● **OBJECTIVE**
Each line containing the word "dimensions" needs to be copied.

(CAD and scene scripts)

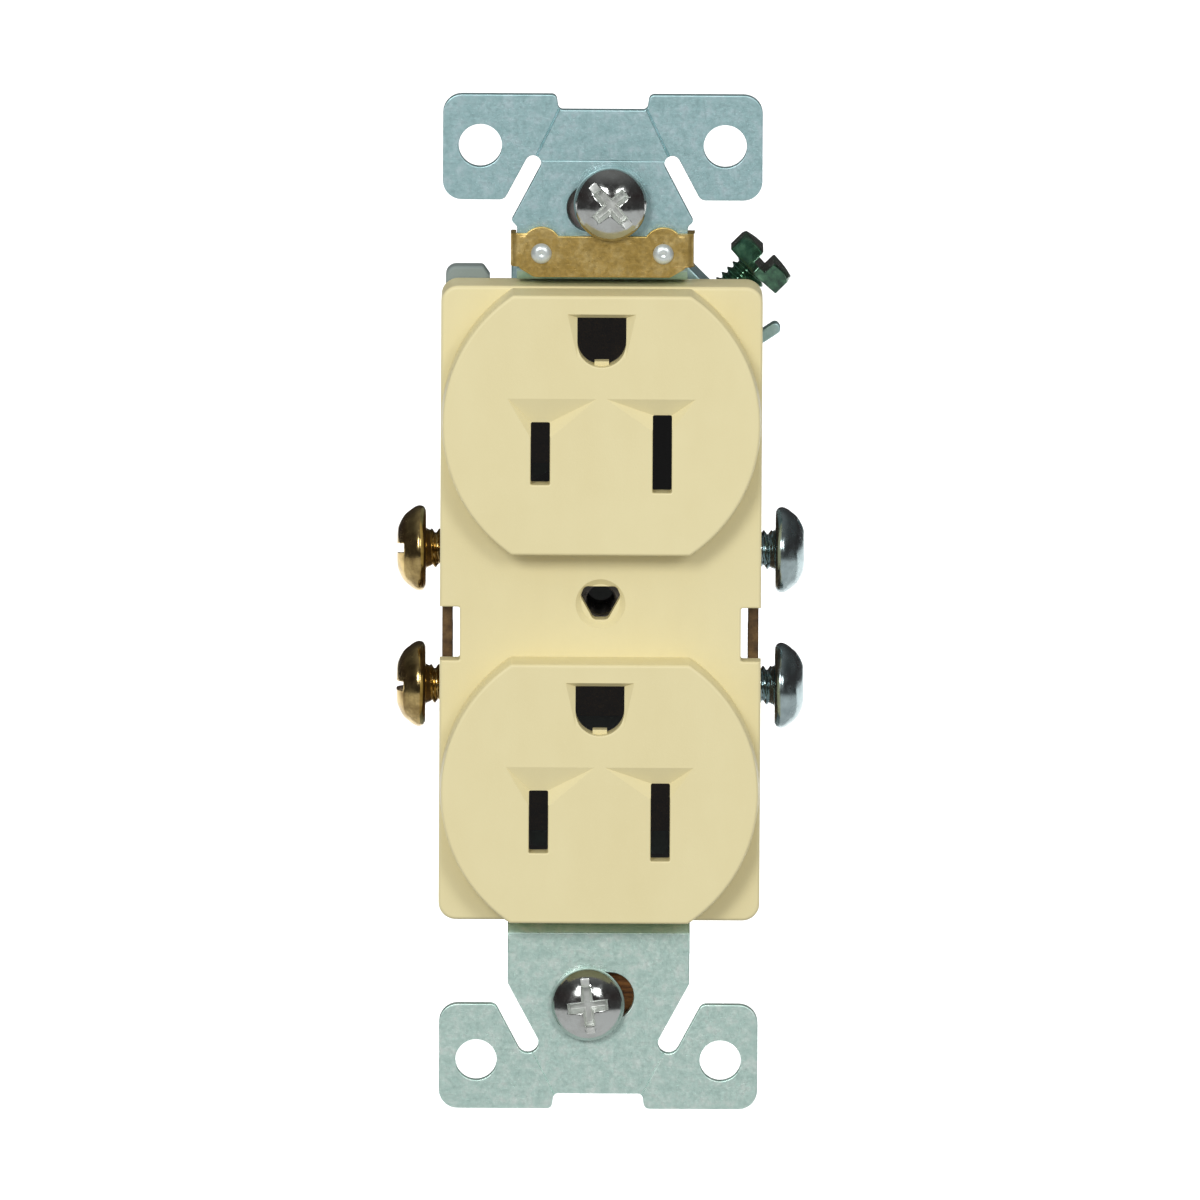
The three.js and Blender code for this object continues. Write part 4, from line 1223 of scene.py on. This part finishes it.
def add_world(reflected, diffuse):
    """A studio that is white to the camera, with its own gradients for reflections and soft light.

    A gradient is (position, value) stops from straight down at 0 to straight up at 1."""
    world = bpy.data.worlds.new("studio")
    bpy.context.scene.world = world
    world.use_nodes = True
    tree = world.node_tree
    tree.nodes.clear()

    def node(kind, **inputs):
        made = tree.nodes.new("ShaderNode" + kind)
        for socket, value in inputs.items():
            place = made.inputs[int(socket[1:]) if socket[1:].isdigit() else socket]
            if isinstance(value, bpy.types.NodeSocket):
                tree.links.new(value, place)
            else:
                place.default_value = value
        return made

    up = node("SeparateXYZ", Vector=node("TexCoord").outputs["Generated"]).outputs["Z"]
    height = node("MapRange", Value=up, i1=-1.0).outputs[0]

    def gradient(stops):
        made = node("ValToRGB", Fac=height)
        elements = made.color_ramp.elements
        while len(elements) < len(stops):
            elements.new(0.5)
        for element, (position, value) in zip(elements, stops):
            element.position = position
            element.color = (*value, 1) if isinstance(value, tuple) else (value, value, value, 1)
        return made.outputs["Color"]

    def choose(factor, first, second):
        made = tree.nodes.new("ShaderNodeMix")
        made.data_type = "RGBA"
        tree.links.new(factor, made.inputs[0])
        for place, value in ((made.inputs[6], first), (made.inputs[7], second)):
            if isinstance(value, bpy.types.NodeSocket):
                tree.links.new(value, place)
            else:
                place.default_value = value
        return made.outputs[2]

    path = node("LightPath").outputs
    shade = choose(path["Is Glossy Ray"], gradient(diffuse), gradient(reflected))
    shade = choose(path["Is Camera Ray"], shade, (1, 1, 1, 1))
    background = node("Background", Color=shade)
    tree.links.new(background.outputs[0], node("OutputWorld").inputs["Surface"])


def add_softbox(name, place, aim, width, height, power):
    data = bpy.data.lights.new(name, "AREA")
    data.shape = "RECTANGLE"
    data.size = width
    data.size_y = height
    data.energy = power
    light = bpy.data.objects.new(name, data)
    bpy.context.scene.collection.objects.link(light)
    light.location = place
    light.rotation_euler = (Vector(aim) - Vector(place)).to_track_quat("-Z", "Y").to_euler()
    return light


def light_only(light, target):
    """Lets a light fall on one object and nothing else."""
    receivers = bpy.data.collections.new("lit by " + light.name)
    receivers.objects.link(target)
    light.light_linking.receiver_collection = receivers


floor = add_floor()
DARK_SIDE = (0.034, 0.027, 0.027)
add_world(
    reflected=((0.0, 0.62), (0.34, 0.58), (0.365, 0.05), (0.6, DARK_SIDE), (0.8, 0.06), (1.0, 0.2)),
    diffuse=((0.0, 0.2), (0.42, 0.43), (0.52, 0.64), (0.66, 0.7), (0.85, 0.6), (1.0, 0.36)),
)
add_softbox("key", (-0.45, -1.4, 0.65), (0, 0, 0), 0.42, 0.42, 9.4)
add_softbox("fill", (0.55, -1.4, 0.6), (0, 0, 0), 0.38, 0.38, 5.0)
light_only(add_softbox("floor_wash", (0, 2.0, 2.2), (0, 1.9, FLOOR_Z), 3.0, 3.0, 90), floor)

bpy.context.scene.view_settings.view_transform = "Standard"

* * *

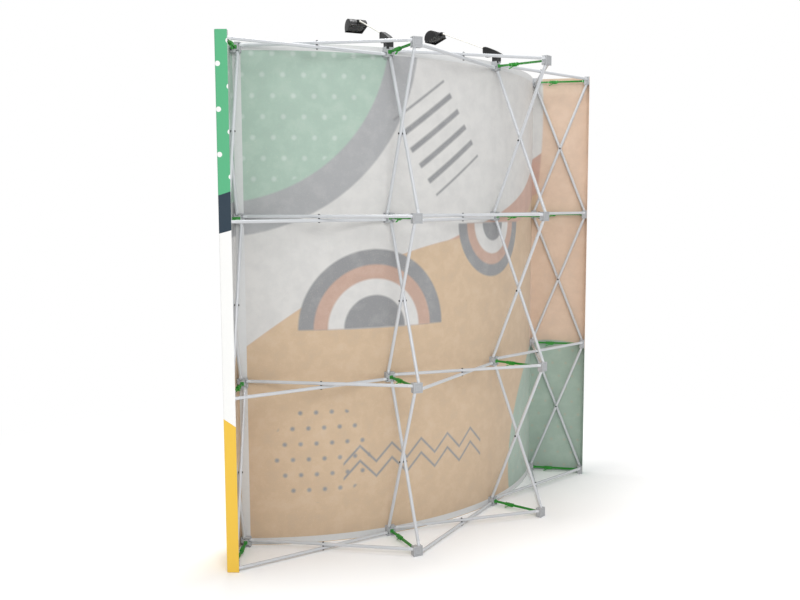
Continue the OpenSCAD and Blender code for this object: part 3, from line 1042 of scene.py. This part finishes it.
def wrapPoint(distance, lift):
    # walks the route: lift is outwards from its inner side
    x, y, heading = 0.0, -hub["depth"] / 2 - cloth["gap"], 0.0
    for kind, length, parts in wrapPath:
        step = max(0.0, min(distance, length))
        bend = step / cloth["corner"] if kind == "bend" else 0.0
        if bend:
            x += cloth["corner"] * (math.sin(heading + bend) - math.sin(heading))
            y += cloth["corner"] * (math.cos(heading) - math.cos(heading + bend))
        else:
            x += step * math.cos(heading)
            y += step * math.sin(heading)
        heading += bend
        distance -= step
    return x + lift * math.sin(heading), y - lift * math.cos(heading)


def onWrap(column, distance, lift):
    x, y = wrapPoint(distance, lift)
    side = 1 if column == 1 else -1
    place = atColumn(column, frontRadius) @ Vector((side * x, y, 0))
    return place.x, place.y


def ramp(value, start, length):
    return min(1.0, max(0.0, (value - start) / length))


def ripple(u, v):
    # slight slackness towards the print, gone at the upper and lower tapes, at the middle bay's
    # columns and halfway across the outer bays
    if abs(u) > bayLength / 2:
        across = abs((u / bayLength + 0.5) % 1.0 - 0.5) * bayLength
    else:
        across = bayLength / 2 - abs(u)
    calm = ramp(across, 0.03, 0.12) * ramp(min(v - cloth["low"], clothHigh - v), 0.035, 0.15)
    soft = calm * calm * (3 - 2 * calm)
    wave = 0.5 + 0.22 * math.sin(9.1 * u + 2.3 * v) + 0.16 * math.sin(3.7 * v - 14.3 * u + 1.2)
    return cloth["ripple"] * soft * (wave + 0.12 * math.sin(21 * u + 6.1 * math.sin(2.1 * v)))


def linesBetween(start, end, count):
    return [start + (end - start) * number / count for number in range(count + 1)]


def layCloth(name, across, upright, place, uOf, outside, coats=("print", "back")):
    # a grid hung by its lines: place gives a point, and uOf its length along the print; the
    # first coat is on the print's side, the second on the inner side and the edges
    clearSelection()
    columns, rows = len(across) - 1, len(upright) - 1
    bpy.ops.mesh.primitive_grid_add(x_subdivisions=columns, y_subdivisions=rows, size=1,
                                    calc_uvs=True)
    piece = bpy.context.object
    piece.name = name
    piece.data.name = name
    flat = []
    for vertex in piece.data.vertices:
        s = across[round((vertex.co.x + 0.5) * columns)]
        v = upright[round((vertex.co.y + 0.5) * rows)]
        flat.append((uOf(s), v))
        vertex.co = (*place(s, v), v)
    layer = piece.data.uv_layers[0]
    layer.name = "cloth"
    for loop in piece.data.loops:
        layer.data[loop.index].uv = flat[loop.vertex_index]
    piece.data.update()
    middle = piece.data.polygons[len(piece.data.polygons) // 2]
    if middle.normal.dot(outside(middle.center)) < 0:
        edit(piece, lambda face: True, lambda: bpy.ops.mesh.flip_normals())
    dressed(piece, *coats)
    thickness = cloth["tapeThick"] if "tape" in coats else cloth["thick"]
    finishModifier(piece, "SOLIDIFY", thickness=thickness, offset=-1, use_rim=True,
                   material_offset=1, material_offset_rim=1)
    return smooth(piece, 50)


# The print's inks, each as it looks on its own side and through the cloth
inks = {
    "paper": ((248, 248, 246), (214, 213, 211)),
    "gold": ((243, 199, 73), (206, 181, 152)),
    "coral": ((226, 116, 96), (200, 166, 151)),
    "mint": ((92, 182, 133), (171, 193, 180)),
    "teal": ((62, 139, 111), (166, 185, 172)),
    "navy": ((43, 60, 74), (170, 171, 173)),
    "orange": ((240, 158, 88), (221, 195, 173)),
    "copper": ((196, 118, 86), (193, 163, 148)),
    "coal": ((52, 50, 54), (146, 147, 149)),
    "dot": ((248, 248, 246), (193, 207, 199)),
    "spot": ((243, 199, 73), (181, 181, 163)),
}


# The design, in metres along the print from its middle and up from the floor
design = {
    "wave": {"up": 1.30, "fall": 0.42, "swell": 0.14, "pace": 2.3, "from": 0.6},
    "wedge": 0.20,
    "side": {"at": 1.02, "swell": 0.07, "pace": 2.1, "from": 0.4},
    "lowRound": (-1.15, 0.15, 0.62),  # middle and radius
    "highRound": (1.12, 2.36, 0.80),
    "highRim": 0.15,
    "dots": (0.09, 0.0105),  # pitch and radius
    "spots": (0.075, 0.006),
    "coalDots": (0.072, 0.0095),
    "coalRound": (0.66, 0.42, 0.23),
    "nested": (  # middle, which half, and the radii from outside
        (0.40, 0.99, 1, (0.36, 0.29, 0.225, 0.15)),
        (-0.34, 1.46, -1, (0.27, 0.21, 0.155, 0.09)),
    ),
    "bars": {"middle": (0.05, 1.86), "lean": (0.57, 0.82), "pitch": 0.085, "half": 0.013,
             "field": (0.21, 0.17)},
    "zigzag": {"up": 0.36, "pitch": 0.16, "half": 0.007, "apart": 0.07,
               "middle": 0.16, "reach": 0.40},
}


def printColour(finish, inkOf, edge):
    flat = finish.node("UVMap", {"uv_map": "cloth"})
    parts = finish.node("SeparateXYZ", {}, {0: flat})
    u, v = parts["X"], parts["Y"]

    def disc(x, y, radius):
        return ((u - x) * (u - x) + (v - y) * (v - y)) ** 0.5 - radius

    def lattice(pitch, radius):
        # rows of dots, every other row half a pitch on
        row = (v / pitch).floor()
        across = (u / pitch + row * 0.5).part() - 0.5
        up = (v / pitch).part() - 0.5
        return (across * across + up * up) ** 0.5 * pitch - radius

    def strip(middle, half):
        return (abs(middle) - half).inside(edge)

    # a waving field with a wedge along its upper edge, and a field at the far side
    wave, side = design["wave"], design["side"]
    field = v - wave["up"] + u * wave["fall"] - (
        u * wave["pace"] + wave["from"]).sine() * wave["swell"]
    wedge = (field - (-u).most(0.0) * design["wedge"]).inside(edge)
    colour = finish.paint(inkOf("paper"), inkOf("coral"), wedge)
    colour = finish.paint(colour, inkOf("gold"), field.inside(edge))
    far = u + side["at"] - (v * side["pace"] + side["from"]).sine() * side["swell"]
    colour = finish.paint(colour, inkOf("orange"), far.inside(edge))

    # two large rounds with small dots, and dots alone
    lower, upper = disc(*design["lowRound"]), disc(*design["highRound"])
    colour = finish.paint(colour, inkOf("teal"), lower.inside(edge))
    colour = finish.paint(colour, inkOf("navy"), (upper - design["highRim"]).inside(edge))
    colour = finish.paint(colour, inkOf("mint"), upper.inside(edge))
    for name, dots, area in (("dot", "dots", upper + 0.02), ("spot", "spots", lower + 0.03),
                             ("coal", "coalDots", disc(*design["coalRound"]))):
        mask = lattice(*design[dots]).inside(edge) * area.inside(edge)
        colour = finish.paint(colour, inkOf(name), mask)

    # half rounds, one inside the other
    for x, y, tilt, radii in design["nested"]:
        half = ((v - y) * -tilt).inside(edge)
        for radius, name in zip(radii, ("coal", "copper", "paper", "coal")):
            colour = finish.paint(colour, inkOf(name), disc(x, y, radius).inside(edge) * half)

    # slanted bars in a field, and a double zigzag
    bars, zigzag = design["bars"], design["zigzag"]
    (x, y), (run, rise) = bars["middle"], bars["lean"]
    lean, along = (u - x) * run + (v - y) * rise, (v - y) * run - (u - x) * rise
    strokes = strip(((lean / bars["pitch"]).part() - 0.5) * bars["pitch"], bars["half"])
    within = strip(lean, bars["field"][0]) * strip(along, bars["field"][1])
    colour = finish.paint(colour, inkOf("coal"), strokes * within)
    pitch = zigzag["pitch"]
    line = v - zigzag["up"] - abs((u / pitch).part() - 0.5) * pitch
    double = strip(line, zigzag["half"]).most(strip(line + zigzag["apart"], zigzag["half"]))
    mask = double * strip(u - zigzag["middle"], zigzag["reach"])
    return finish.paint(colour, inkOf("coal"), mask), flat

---

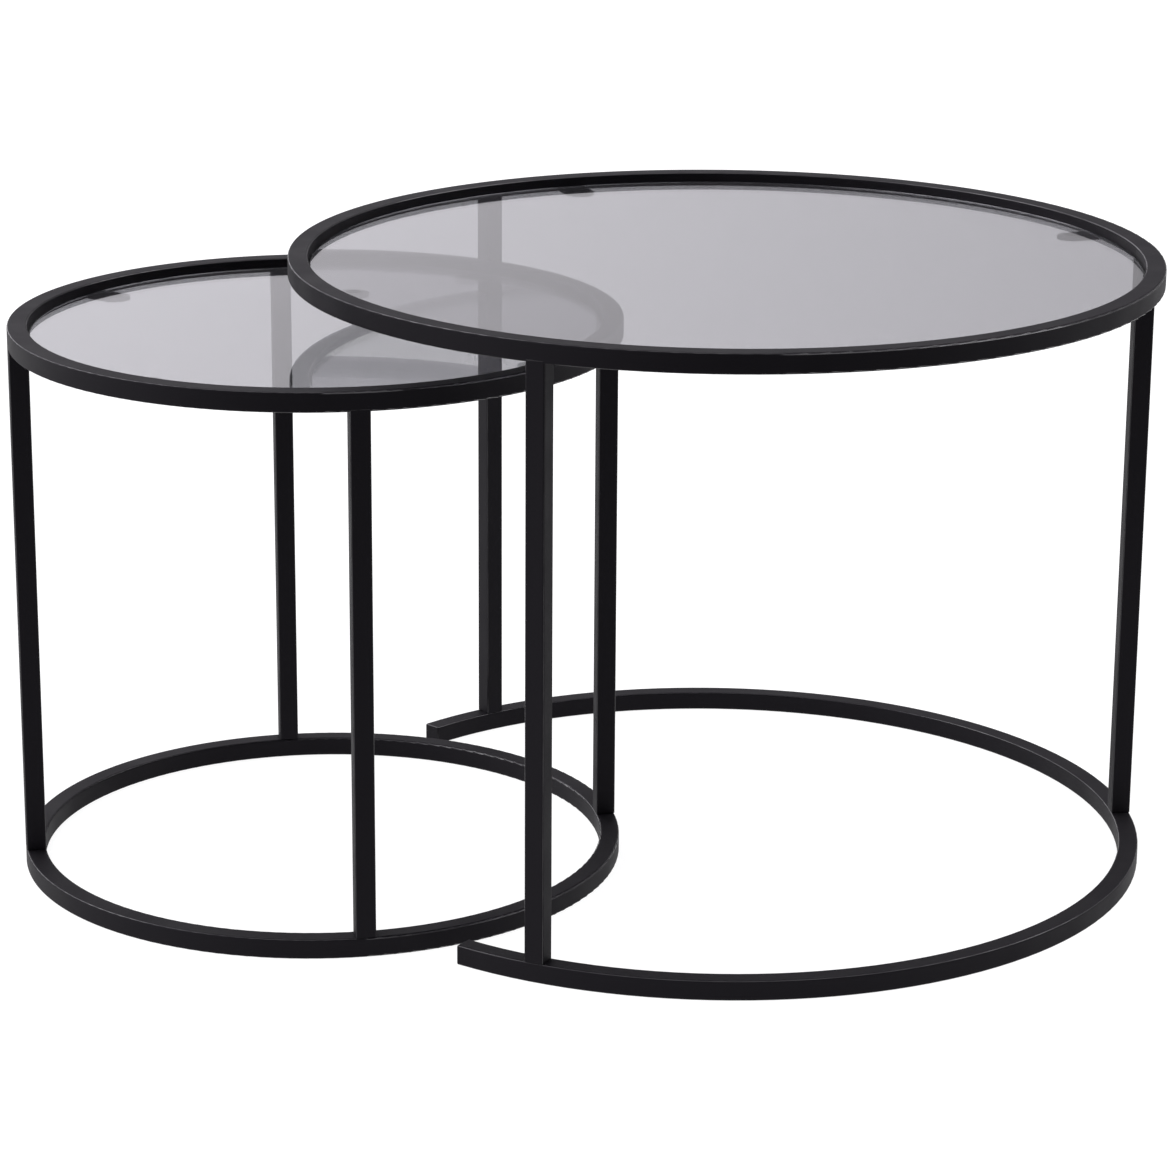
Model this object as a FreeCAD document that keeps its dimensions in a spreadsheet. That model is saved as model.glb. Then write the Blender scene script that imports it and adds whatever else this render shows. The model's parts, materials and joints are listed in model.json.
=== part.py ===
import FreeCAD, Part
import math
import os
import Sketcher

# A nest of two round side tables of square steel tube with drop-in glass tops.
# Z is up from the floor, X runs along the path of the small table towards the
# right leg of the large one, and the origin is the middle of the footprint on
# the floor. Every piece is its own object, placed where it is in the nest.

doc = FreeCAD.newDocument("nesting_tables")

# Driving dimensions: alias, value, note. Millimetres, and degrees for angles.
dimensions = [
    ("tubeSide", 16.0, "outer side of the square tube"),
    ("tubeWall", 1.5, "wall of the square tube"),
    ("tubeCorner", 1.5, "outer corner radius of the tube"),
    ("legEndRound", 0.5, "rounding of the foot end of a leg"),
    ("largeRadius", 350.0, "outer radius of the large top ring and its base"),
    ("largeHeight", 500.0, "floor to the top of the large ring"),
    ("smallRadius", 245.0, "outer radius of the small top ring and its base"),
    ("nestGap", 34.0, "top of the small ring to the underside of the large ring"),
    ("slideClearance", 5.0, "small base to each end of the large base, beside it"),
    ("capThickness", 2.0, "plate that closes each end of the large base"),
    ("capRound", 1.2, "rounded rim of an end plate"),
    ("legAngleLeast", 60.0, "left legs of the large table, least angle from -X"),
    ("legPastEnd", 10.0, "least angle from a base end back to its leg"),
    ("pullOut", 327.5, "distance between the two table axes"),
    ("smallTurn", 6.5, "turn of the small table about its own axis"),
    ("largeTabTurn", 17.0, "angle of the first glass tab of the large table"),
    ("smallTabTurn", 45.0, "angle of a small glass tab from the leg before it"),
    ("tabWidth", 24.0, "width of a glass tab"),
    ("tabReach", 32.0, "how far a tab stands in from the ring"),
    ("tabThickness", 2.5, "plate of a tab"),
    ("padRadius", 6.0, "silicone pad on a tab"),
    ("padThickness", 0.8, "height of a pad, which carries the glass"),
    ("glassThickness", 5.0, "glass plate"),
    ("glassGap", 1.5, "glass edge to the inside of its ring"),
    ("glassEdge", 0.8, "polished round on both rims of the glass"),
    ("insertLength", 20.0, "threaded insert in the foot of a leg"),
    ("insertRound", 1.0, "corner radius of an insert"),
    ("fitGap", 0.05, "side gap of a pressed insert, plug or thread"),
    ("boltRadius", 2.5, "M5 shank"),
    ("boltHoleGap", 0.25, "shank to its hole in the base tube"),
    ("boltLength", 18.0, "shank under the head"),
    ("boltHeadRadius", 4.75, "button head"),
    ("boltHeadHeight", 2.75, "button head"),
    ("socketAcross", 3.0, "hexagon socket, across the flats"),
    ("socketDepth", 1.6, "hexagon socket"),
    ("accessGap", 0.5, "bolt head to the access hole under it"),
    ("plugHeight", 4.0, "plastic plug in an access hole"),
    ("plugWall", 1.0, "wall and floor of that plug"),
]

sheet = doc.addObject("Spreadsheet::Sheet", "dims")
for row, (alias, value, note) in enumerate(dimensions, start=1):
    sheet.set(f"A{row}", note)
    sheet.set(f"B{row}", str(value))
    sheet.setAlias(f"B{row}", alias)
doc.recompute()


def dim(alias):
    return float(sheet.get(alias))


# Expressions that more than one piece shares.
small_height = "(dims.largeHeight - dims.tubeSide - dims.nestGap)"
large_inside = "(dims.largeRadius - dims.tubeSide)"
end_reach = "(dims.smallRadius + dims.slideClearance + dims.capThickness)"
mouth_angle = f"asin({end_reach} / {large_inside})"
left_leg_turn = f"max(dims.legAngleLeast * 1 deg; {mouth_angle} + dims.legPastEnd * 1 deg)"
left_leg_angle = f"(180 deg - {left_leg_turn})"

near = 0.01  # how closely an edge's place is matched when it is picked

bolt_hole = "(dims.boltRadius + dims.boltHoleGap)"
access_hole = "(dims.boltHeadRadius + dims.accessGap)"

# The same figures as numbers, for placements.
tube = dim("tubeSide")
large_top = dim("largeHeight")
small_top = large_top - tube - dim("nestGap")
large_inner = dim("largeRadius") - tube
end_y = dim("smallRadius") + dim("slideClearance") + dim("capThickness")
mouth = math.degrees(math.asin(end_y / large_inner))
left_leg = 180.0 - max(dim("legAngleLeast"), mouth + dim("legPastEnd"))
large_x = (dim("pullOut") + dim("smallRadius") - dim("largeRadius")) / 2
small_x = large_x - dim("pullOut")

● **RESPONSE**
Model this object as a FreeCAD document that keeps its dimensions in a spreadsheet. That model is saved as model.glb. Then write the Blender scene script that imports it and adds whatever else this render shows. The model's parts, materials and joints are listed in model.json.
# Driving dimensions: alias, value, note. Millimetres, and degrees for angles.
dimensions = [
for row, (alias, value, note) in enumerate(dimensions, start=1):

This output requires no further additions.